Dimpling vs. Other Skin Changes
Dimpling is one of several skin changes associated with breast cancer, and it helps to know how they differ. Nipple retraction, where the nipple turns inward or flattens, is a separate finding. It involves the nipple itself rather than the surrounding breast skin. You can have dimpling without nipple changes, and vice versa.
Inflammatory breast cancer produces a more dramatic and widespread set of skin changes. Rather than a localized dimple or two, inflammatory breast cancer typically causes redness and swelling across more than one-third of the breast. The skin thickens and takes on an orange-peel texture over a large area, often developing rapidly over days or weeks. The breast may feel warm or heavy. This is a distinct presentation from the localized indentation most people picture when they think of dimpling.

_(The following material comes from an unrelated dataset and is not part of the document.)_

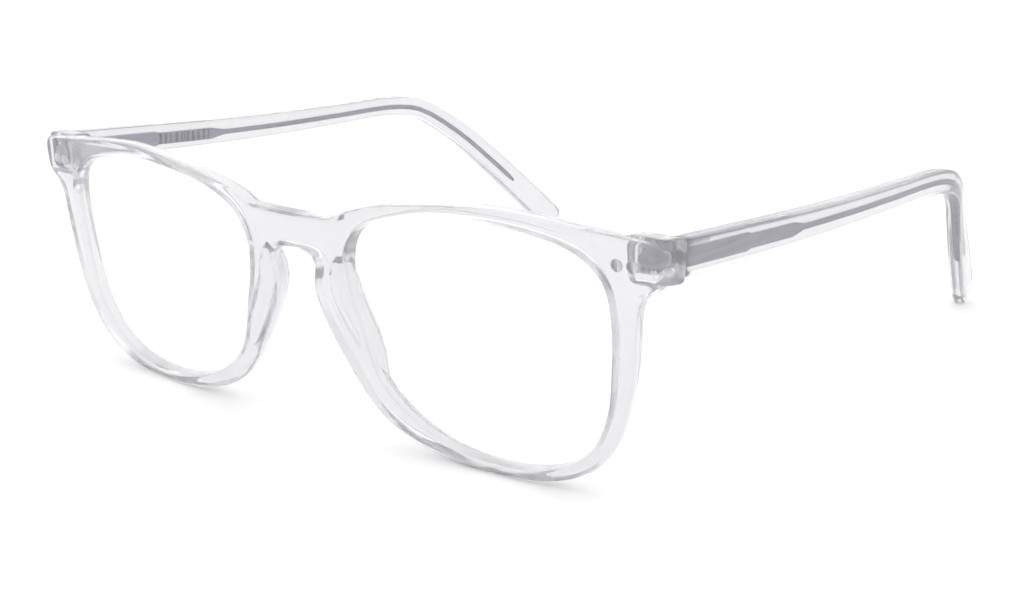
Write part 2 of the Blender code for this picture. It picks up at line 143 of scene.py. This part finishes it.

Not All Dimpling Means Cancer
Skin dimpling is a symptom, not a diagnosis. While it can signal that a tumor has invaded the tissue near the skin surface, several non-cancerous conditions can produce similar changes. Fat necrosis, where fatty tissue in the breast is damaged (often after surgery or injury), can create firm lumps that pull on the skin. Infections like mastitis can cause swelling and skin texture changes. Scarring from a previous biopsy or surgery can also tether the skin and mimic the appearance of cancer-related dimpling.
That said, medical references consistently classify skin dimpling as a finding that needs evaluation. It falls into the category of changes where a reasonable doubt about whether something is benign justifies further investigation.

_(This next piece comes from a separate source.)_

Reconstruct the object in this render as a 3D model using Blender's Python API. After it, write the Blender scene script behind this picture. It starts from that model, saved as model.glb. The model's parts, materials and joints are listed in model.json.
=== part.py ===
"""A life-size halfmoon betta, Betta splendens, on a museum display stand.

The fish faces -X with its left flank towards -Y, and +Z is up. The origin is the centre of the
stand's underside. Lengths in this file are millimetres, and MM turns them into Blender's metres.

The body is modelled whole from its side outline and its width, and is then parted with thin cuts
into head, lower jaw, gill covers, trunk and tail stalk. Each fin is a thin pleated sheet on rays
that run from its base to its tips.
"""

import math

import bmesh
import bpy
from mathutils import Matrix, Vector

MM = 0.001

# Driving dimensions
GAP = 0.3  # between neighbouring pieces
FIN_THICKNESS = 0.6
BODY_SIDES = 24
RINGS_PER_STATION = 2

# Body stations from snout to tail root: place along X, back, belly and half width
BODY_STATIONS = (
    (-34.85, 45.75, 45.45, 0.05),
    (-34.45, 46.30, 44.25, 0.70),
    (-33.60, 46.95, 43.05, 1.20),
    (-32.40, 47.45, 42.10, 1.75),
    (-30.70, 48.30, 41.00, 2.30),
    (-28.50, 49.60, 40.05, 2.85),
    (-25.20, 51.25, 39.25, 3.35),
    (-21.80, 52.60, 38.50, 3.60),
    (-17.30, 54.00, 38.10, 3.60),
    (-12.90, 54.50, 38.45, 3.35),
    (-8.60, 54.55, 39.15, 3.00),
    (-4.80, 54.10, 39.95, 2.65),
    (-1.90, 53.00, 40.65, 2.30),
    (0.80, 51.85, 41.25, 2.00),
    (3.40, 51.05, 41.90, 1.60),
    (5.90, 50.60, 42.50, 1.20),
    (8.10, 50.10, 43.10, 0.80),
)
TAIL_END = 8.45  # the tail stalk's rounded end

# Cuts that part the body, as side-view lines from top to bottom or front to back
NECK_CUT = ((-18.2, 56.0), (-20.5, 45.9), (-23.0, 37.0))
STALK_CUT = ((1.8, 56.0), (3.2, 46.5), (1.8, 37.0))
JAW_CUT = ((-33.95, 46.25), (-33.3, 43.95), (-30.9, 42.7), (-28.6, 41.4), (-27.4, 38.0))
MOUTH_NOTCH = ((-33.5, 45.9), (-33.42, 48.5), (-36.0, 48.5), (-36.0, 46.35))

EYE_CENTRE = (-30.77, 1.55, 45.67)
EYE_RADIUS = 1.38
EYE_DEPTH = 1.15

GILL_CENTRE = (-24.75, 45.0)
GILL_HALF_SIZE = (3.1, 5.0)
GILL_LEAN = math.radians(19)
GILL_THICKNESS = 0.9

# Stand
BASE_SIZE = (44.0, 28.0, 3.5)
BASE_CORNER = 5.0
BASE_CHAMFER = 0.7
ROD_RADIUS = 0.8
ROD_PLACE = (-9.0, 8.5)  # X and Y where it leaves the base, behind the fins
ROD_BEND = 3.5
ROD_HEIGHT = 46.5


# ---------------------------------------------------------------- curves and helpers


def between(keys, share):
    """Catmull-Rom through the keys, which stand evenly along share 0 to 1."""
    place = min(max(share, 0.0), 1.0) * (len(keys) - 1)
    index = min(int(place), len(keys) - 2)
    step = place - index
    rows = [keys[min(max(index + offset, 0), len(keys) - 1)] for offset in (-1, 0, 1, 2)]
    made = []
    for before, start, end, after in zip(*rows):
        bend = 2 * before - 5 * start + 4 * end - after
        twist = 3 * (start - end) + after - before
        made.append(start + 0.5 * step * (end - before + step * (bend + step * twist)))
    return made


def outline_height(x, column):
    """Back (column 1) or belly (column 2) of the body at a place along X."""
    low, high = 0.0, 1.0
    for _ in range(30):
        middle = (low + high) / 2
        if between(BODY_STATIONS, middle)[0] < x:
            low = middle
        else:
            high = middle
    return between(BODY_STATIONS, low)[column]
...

How to Check for Dimpling at Home
You’re most likely to notice dimpling during a visual check rather than by touch alone. Stand or sit shirtless in front of a mirror with your arms relaxed at your sides. Look at each breast for any puckering, indentations, or changes in shape and symmetry. Then press your hands firmly on your hips, which tightens the chest muscles and can make subtle skin changes more visible.
Raising your arms overhead is another useful position. Skin retraction is often easier to detect when the arms are elevated or when you lean forward, allowing the breasts to hang away from the chest wall. Look for any area where the skin pulls inward or doesn’t move smoothly with the rest of the breast. Comparing one side to the other can help you spot asymmetry, though keep in mind that most people’s breasts aren’t perfectly identical to begin with.

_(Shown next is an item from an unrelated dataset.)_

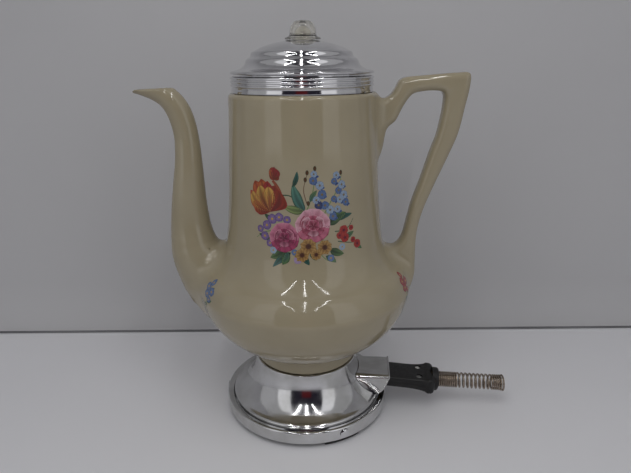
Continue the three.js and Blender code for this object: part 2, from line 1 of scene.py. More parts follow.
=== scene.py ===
"""Looks of the electric coffee percolator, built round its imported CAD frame.

Shapes are worked out in millimetres in the part's own frame (+Z up, origin on the pot's axis, at table level,
+X towards the handle and the plug) and are turned into metres where a mesh is made.
"""

import itertools
import json
import math
import random

import bpy
import numpy as np
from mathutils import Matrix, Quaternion, Vector


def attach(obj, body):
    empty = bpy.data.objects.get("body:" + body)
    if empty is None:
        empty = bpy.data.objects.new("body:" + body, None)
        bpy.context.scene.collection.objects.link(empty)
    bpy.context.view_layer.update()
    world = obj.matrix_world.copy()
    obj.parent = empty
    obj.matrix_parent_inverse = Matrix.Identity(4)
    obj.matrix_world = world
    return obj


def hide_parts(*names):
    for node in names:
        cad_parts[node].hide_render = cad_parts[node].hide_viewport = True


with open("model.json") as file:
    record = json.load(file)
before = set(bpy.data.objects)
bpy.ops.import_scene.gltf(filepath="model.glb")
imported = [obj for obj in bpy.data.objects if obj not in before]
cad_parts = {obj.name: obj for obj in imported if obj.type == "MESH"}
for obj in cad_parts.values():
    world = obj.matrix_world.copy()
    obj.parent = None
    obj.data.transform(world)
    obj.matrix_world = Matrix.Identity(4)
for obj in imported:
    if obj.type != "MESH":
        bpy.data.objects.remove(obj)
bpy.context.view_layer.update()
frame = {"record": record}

MM = 0.001
FINE = 192  # facets round a large turned piece
SMALL = 64  # facets round a small one


# ---------------------------------------------------------------- camera
def make_camera():
    """The camera at the photograph's viewing angle."""
    data = bpy.data.cameras.new("camera")
    data.sensor_width = 36
    data.lens = 30.0
    camera = bpy.data.objects.new("camera", data)
    camera.location = (0.0084, -0.387, 0.272)
    camera.rotation_mode = "QUATERNION"
    tilt = Quaternion((1, 0, 0), math.radians(90 - 18.3))
    roll = Quaternion((0, 0, 1), math.radians(-0.5))
    camera.rotation_quaternion = tilt @ roll
    bpy.context.scene.collection.objects.link(camera)
    bpy.context.scene.camera = camera


make_camera()
bpy.context.scene.view_settings.view_transform = "Standard"


# ---------------------------------------------------------------- curves and outlines
def smooth(points, per_span=8):
    """Points of a smooth line through the given points."""
    p = np.array(points, float)
    p = np.vstack([2 * p[0] - p[1], p, 2 * p[-1] - p[-2]])
    line = []
    for a, b, c, d in zip(p, p[1:], p[2:], p[3:]):
        for t in np.arange(per_span) / per_span:
            line.append(0.5 * (2 * b + (c - a) * t + (2 * a - 5 * b + 4 * c - d) * t**2
                               + (3 * b - a - 3 * c + d) * t**3))
    line.append(p[-2])
    return [tuple(q) for q in line]


def arc(r, z, radius, start, stop, steps=6):
    """Points round a circle in the profile plane, angles in degrees."""
    angles = np.radians(np.linspace(start, stop, steps + 1))
    return [(r + radius * math.cos(a), z + radius * math.sin(a)) for a in angles]


def soften(points, radius, steps=3, closed=True):
    """The outline with its corners rounded by up to that radius."""
    p = [np.array(q, float) for q in points]
    n = len(p)
    out = []
    for i, here in enumerate(p):
        if not closed and i in (0, n - 1):
            out.append(tuple(here))
            continue
        back, ahead = p[i - 1] - here, p[(i + 1) % n] - here
        lb, la = np.linalg.norm(back), np.linalg.norm(ahead)
        if lb < 1e-6 or la < 1e-6:
            continue
        turn = np.dot(back, ahead) / (lb * la)
        if turn < -0.97:
            out.append(tuple(here))
            continue
        start = here + back / lb * min(radius, 0.45 * lb)
        stop = here + ahead / la * min(radius, 0.45 * la)
        for t in np.linspace(0, 1, steps + 1):
            out.append(tuple((1 - t) ** 2 * start + 2 * t * (1 - t) * here + t**2 * stop))
    return out


# ---------------------------------------------------------------- meshes
def piece(name, points, faces, material, body, slot, stands_for=(), edge=35, normals=None):
    """A shown piece of the object, from points in millimetres."""
    mesh = bpy.data.meshes.new(name)
    mesh.from_pydata((np.asarray(points, float) * MM).tolist(), [], faces)
    mesh.validate()
    mesh.materials.append(material)
    mesh.shade_smooth()
    if normals is None:
        mesh.set_sharp_from_angle(angle=math.radians(edge))
    else:
        mesh.normals_split_custom_set_from_vertices(normals)
    obj = bpy.data.objects.new(name, mesh)
    bpy.context.scene.collection.objects.link(obj)
    if stands_for:
        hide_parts(*stands_for)
    if body:
        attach(obj, body)
    return obj


def turned(profile, facets=FINE, centre=(0, 0)):
    """Points and faces of a solid turned about Z. The profile is a loop, or starts and ends on the axis."""
    p = [tuple(q) for q in profile]
    area = sum(a[0] * b[1] - b[0] * a[1] for a, b in zip(p, p[1:] + p[:1]))
    if area < 0:
        p = p[::-1]
    on_axis = p[0][0] < 1e-6 and p[-1][0] < 1e-6
    points, rows = [], []
    angles = 2 * math.pi * np.arange(facets) / facets
    for r, z in p:
        if r < 1e-6:
            rows.append([len(points)] * facets)
            points.append((centre[0], centre[1], z))
        else:
            rows.append(list(range(len(points), len(points) + facets)))
            points += [(centre[0] + r * math.cos(a), centre[1] + r * math.sin(a), z) for a in angles]
    faces = []
    spans = len(rows) - 1 if on_axis else len(rows)
    for i in range(spans):
        low, high = rows[i], rows[(i + 1) % len(rows)]
        for k in range(facets):
            corners = [low[k], low[(k + 1) % facets], high[(k + 1) % facets], high[k]]
            face = list(dict.fromkeys(corners))
            if len(face) > 2:
                faces.append(face)
    return points, faces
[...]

What Happens if You Find It
If you notice a new dimple or puckering that wasn’t there before, the typical next step is a clinical breast exam followed by imaging. Mammography and ultrasound are the standard tools used to evaluate what’s happening beneath the skin. Mammography can reveal masses or calcifications, while ultrasound helps determine whether a lump is a fluid-filled cyst or a solid mass.
If imaging shows something that can’t be confirmed as benign, a biopsy is the next step. For a fluid-filled cyst, a needle can drain the fluid, and if the lump disappears completely, that’s typically reassuring. If a solid mass remains or no fluid is obtained, a tissue sample is taken for closer examination. The goal is to combine all available information, what the skin looks like, what imaging shows, and what the tissue reveals, to reach a clear answer.
Dimpling that has been present for years without change carries a different level of concern than a new indentation that appeared over recent weeks. The key detail doctors focus on is whether the change is new, progressing, or accompanied by other findings like a palpable lump, nipple discharge, or skin discoloration.